The federal government will soon introduce a rationalized framework for granting electricity subsidies. The beneficiaries of the targeted mechanism would be identified through the Ehsaas program while the power subsidy received through tube wells will be abolished.
The government intends to eliminate subsidies for the affluent segment of the society where possible and extend its benefit to the impoverished segment. In this regard, the government has slashed the cost of power sector subsidies by 60% in the federal budget for FY 2020-21.

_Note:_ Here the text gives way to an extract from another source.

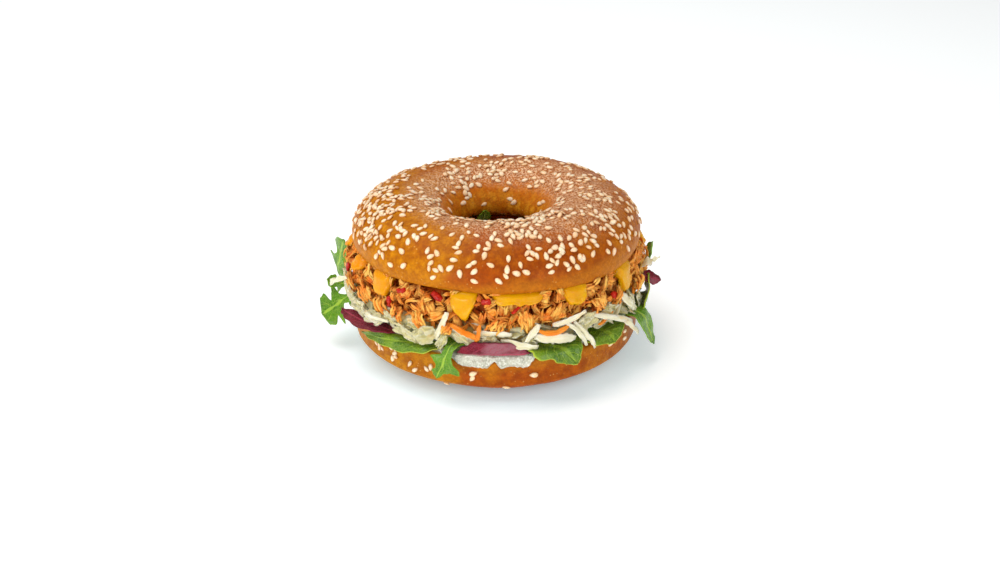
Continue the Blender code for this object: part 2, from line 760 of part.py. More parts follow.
def build_leaf_bed(parts, finish):
    """The packed leaves that the slaw lies on, inside the ends of the leaves that show."""
    low, top = CREAM_TOP + GAP, SLAW_LOW - GAP
    profile = [
        (LEAF_BED_R - 1.0 * MM, top),
        (LEAF_BED_R, 0.5 * (low + top)),
        (LEAF_BED_R - 1.0 * MM, low),
        (FILLING_HOLE_R + 0.5 * MM, low),
        (FILLING_HOLE_R, 0.5 * (low + top)),
        (FILLING_HOLE_R + 0.5 * MM, top),
    ]
    turned_ring("leaf_bed", profile, parts, finish, steps=28)


def build_leaf(leaf, parts, finish, low):
    """A grid cut to the leaf's outline, laid over the sheet's bend, and given its thickness."""
    rows = stations(leaf)
    bm = bmesh.new()
    bmesh.ops.create_grid(bm, x_segments=len(rows) - 1, y_segments=2, size=0.5)
    bmesh.ops.triangulate(bm, faces=bm.faces[:])
    turn, twist = math.radians(leaf.heading), math.radians(leaf.twist)
    for vertex in bm.verts:
        along = rows[round((vertex.co.x + 0.5) * (len(rows) - 1))]
        half = half_width_at(OUTLINES[leaf.kind], along)
        aside = 2 * vertex.co.y
        swept = LOBE_SWEEP * abs(aside) * (half if leaf.kind == "rocket" and along < 1 else 0)
        forward = (along + swept) * leaf.length * MM
        sideways = 0.5 * aside * half * leaf.width * MM
        middle = leaf.reach * MM + forward * math.cos(turn)
        free = min(1.0, max(0.0, (middle - leaf.rim * MM) / (6 * MM)))
        lift = leaf.wave * MM * free * math.sin(9 * along + 2.5 * aside)
        lift += sideways * math.sin(twist * free)
        sideways *= math.cos(twist * free)
        reach = middle - sideways * math.sin(turn)
        side = forward * math.sin(turn) + sideways * math.cos(turn)
        vertex.co = drape(leaf, reach, side, low, lift)
    bmesh.ops.recalc_face_normals(bm, faces=bm.faces[:])
    made = object_from(bm, leaf.name, parts, finish)
    wall = made.modifiers.new("thickness", "SOLIDIFY")
    wall.thickness = LEAF_THICKNESS
    wall.offset = 0.0


def smooth(obj):
    """Soft shading, with the sharp edges kept."""
    obj.data.shade_smooth()
    obj.data.set_sharp_from_angle(angle=math.radians(SHARP_DEGREES))


def main():
    for obj in list(bpy.data.objects):
        bpy.data.objects.remove(obj)
    parts = helper_collection("bagel sandwich")

    crust = material("crust", (0.62, 0.27, 0.06), 0.45)
    build_crown(parts, crust)
    build_heel(parts, crust)
    build_cream(parts, material("soft cheese", (0.93, 0.91, 0.84), 0.5))
    build_slaw(parts, material("slaw", (0.88, 0.86, 0.66), 0.4))
    build_chicken(parts, material("chicken", (0.80, 0.40, 0.13), 0.5))
    build_cheese(parts, material("melted cheese", (0.96, 0.65, 0.08), 0.3))

    green = material("green leaf", (0.16, 0.38, 0.06), 0.45)
    red = material("red leaf", (0.30, 0.05, 0.10), 0.4)
    build_leaf_bed(parts, green)
    for leaf in LEAVES:
        finish = red if leaf.name.startswith("red") else green
        low = HIGHER_LEAVES.get(leaf.name, LEAF_LOW + leaf.level * LEAF_STEP)
        build_leaf(leaf, parts, finish, low)

    axis = bpy.data.objects.new("axis", None)
    axis.location = (BAGEL_X, BAGEL_Y, 0.0)
    for obj in parts.objects:
        reshape(obj, hand_shaped)
        smooth(obj)
        obj.parent = axis
    parts.objects.link(axis)


main()
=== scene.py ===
"""Looks of a closed sesame bagel sandwich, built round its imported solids.

Every piece is modelled round the bagel's own upright axis and moved to it at the end. Azimuths are in
degrees round that axis: 0 faces the camera (-Y) and 90 is to its right (+X). Lengths are in metres
unless a name ends in _mm.
"""

import json
import logging
import math
import random
from dataclasses import dataclass, field, replace
from enum import Enum
from functools import cache
from typing import Callable, Optional, Sequence

import bmesh
import bpy
import numpy as np
from mathutils import Matrix, Vector, noise

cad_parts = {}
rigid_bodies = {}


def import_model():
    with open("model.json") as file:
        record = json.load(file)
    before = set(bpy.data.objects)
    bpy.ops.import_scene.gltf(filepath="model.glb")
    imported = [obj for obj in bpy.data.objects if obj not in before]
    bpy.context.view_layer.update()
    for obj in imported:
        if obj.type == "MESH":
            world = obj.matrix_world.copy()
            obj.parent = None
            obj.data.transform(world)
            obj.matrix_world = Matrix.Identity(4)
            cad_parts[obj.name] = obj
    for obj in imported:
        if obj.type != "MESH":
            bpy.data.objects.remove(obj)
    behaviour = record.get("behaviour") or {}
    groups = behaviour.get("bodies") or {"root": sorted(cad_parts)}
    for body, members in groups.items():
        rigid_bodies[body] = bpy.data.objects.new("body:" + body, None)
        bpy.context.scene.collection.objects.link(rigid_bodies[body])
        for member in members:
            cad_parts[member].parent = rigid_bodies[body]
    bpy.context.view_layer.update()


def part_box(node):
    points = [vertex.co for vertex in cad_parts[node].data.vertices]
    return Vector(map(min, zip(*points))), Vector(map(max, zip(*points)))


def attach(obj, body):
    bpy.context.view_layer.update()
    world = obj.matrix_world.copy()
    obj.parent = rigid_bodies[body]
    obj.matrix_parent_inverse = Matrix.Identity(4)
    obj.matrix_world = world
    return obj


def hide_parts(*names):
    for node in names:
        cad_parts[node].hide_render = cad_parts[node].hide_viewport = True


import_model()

BODY = "root"
MM = 0.001
AXIS = Vector((3.7 * MM, -1.3 * MM, 0.0))
UP = Vector((0.0, 0.0, 1.0))
NOISE_SEED = 5
LOG = logging.getLogger("bagel")

Points = np.ndarray
Colour = tuple[float, float, float]
Profile = Sequence[tuple[float, float]]
Mesh = bpy.types.Mesh
Material = bpy.types.Material
Socket = bpy.types.NodeSocket


# Places round the axis

def polar(azimuth: float, radius: float, height: float) -> Vector:
    """A point round the bagel's axis, from an azimuth in degrees."""
    turn = math.radians(azimuth)
    return Vector((radius * math.sin(turn), -radius * math.cos(turn), height))


def to_polar(points: Points) -> tuple[np.ndarray, np.ndarray, np.ndarray]:
    """Azimuths in degrees, radii and heights of an array of points."""
    azimuths = np.degrees(np.arctan2(points[:, 0], -points[:, 1]))
    return azimuths, np.hypot(points[:, 0], points[:, 1]), points[:, 2].copy()


def from_polar(azimuths: np.ndarray, radii: np.ndarray, heights: np.ndarray) -> Points:
    """The array of points that to_polar takes apart."""
    turns = np.radians(azimuths)
    return np.column_stack((radii * np.sin(turns), -radii * np.cos(turns), heights))


def turned_by(azimuth: float | np.ndarray, centre: float) -> float | np.ndarray:
    """Signed angle from centre to azimuth, or to each of an array, between -180 and 180 degrees."""
    return (azimuth - centre + 180.0) % 360.0 - 180.0


def round_axis(steps: int) -> np.ndarray:
    """Azimuths in even steps all the way round, in degrees."""
    return np.linspace(-180, 180, steps, endpoint=False)


def bump(distance: float, half_width: float) -> float:
    """1 in the middle, falling smoothly to 0 at half_width."""
    share = min(1.0, abs(distance) / half_width)
    return 0.5 + 0.5 * math.cos(math.pi * share)


def clamp(value: float, low: float = 0.0, high: float = 1.0) -> float:
    """The value held between low and high."""
    return min(high, max(low, value))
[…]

According to finance ministry officials, influential landlords had set up tube wells and had been receiving subsidies on the first 300 electricity units for years. The power sector subsidy to the wealthy segment of the society cannot be justified in any way and will be removed soon.
The latest measure is a part of the plan that Pakistan will share with the International Monetary Fund (IMF), outlining ways to mobilize the tax revenues, eliminate circular debt, and fixing the power sector tariff mechanism to revive the $6 billion program that had stalled due to the Coronavirus outbreak.
Moreover, Pakistan will also show IMF the proposed amendments to the State Bank of Pakistan (SBP) and National Electric Power Regulatory Authority (NEPRA) Acts to grant additional autonomy to both regulators.
Officials at the finance ministry have also shot down rumors of trust issues between IMF and Pakistan. The country is working in close coordination with the IMF, Asian Development Bank, and the World Bank, the officials added.